Social dominance orientation is the psychological component of social dominance theory. According to Jim Sidanius and Felicia Pratto (1999), social dominance orientation reflects the degree to which people are predisposed to achieve and maintain hierarchically organized social structures in which some groups dominate and have more power than others, versus social structures in which all groups are equal and no one group has more power than any other. This global orientation encompasses the competitive-driven motivation to achieve and maintain group-based dominance and unequal power relations between any given set of social groups, regardless of the particular categories or characteristics used to define those groups (e.g., gender, ethnicity, social class). Social dominance orientation is measured by assessing the extent to which people agree with ideological/attitudinal items such as “Some groups of people are simply inferior to other groups” and disagree with items such as “No one group should dominate in society.”
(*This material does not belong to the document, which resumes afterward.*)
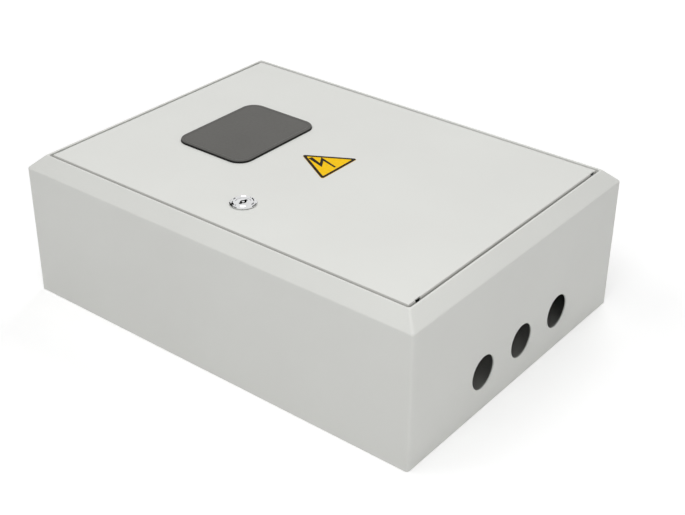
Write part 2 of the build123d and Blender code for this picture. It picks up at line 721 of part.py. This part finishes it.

Social dominance theory states that the motivation for group-based dominance and superiority (indexed by social dominance orientation) is a proximal cause underlying the many different manifestations of prejudice and discrimination (e.g., sexism, racism, homosexual prejudice), and also explains why some people are more likely to seek out positions of power and status. Consistent with this perspective, research demonstrates that people who are prejudiced toward one group will also tend to be prejudiced toward other (often unrelated) groups, and that the generality of prejudice toward multiple groups is reliably predicted by individual differences in social dominance orientation. These effects occur because, regardless of qualitative differences in content, prejudice and related ideologies (such as meritocracy and cultural elitism) function as legitimizing myths that produce and maintain hierarchically organized social structures. Accordingly, group-based hierarchies should tend toward stability to the extent that such ideologies are consensually shared across both dominant and subordinate groups within society (a phenomenon referred to as behavioral asymmetry).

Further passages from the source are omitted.